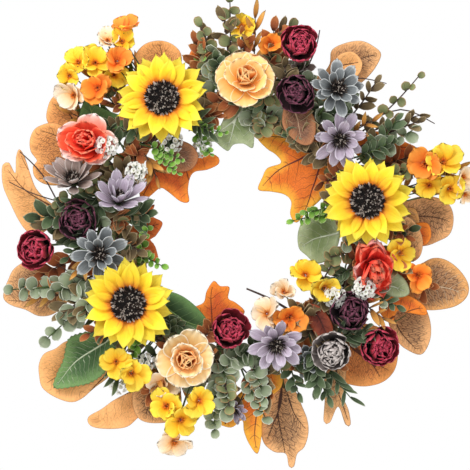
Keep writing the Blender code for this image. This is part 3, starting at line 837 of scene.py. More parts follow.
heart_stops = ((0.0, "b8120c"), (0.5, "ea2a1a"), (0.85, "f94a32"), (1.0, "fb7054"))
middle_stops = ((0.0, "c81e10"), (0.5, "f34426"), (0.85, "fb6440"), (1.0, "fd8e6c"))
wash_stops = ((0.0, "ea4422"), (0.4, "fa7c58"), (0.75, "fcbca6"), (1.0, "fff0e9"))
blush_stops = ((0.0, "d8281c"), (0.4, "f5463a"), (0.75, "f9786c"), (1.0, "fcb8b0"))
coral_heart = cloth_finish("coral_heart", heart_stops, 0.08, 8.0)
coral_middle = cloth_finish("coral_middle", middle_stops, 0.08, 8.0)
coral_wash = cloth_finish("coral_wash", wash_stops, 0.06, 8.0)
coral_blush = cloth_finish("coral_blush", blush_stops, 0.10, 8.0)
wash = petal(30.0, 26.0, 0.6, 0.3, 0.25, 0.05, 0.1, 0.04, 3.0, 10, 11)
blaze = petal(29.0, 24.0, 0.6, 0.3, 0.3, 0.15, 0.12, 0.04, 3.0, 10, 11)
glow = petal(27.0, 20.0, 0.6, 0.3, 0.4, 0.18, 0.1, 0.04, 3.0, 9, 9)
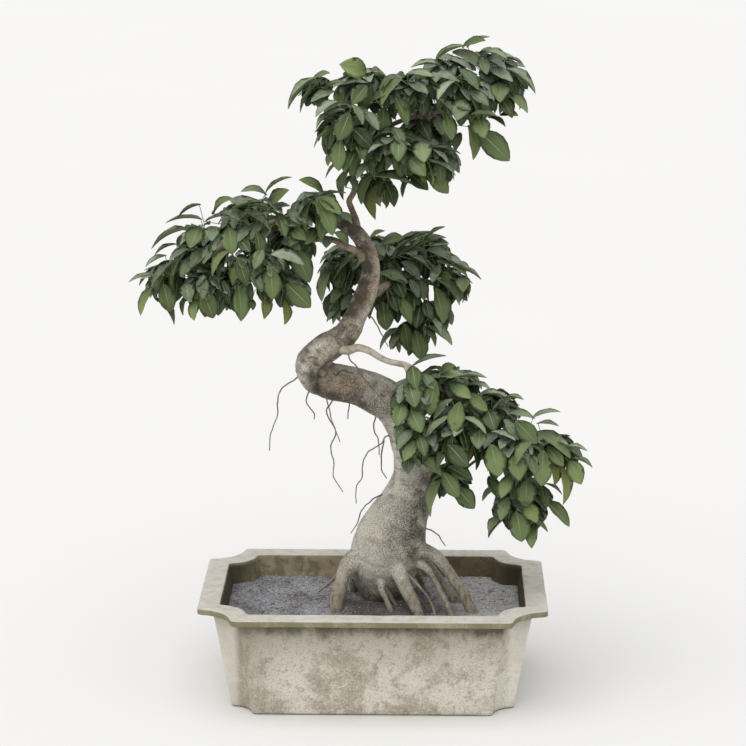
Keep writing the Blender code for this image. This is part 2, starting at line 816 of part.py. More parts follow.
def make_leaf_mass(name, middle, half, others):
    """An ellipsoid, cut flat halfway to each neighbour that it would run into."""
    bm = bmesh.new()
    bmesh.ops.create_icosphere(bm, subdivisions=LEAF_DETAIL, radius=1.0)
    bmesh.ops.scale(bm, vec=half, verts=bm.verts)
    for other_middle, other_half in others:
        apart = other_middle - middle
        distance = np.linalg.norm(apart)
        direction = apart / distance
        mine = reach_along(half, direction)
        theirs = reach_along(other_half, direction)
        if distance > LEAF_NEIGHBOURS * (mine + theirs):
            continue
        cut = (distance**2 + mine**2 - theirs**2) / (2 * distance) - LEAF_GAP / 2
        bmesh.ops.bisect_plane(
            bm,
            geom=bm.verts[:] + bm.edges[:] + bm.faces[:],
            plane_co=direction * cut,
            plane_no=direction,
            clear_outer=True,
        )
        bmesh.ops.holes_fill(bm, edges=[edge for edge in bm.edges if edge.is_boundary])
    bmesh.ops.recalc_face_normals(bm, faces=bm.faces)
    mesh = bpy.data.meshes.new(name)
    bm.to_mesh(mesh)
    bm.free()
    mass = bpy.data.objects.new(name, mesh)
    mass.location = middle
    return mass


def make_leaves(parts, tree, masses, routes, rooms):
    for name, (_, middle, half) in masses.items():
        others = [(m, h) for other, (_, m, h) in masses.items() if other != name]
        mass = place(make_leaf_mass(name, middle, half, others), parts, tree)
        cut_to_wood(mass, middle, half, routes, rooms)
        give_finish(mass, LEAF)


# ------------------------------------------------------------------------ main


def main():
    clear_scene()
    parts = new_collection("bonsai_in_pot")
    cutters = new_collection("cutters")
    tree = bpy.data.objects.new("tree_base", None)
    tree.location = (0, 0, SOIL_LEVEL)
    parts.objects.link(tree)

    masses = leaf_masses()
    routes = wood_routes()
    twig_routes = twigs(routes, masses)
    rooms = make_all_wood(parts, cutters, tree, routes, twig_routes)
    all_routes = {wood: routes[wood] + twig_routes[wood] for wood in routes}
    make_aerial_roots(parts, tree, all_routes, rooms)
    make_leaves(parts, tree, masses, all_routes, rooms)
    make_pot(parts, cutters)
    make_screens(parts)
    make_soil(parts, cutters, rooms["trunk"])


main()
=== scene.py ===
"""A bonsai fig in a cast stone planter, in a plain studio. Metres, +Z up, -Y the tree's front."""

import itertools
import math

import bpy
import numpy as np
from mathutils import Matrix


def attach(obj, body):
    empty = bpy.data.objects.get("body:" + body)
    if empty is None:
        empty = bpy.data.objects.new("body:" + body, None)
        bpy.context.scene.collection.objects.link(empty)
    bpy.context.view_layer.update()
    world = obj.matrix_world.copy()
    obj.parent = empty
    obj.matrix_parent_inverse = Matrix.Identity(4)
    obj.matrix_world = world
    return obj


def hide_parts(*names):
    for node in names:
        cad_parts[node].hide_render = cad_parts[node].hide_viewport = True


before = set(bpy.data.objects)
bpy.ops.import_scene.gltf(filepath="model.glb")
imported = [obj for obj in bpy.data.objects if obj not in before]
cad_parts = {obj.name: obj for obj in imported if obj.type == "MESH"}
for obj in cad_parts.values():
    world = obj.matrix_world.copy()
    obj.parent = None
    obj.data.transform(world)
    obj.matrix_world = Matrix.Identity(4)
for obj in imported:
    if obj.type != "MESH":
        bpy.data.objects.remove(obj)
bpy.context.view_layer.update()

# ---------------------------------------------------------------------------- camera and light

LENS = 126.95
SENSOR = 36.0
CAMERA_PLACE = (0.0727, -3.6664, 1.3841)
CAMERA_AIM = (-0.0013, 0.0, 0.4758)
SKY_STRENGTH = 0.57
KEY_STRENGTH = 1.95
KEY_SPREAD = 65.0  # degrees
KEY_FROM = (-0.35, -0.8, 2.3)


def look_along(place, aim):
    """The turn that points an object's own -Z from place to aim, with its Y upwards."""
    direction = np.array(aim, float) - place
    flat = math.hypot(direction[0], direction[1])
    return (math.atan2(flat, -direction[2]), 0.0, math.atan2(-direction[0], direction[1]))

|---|

(Set task)
Set down, exactly and alone, the run of lines from the line that has "masses = leaf_masses()" to the line that has "camera and light".

(Solution below)
    masses = leaf_masses()
    routes = wood_routes()
    twig_routes = twigs(routes, masses)
    rooms = make_all_wood(parts, cutters, tree, routes, twig_routes)
    all_routes = {wood: routes[wood] + twig_routes[wood] for wood in routes}
    make_aerial_roots(parts, tree, all_routes, rooms)
    make_leaves(parts, tree, masses, all_routes, rooms)
    make_pot(parts, cutters)
    make_screens(parts)
    make_soil(parts, cutters, rooms["trunk"])


main()
=== scene.py ===
"""A bonsai fig in a cast stone planter, in a plain studio. Metres, +Z up, -Y the tree's front."""

import itertools
import math

import bpy
import numpy as np
from mathutils import Matrix


def attach(obj, body):
    empty = bpy.data.objects.get("body:" + body)
    if empty is None:
        empty = bpy.data.objects.new("body:" + body, None)
        bpy.context.scene.collection.objects.link(empty)
    bpy.context.view_layer.update()
    world = obj.matrix_world.copy()
    obj.parent = empty
    obj.matrix_parent_inverse = Matrix.Identity(4)
    obj.matrix_world = world
    return obj


def hide_parts(*names):
    for node in names:
        cad_parts[node].hide_render = cad_parts[node].hide_viewport = True


before = set(bpy.data.objects)
bpy.ops.import_scene.gltf(filepath="model.glb")
imported = [obj for obj in bpy.data.objects if obj not in before]
cad_parts = {obj.name: obj for obj in imported if obj.type == "MESH"}
for obj in cad_parts.values():
    world = obj.matrix_world.copy()
    obj.parent = None
    obj.data.transform(world)
    obj.matrix_world = Matrix.Identity(4)
for obj in imported:
    if obj.type != "MESH":
        bpy.data.objects.remove(obj)
bpy.context.view_layer.update()

# ---------------------------------------------------------------------------- camera and light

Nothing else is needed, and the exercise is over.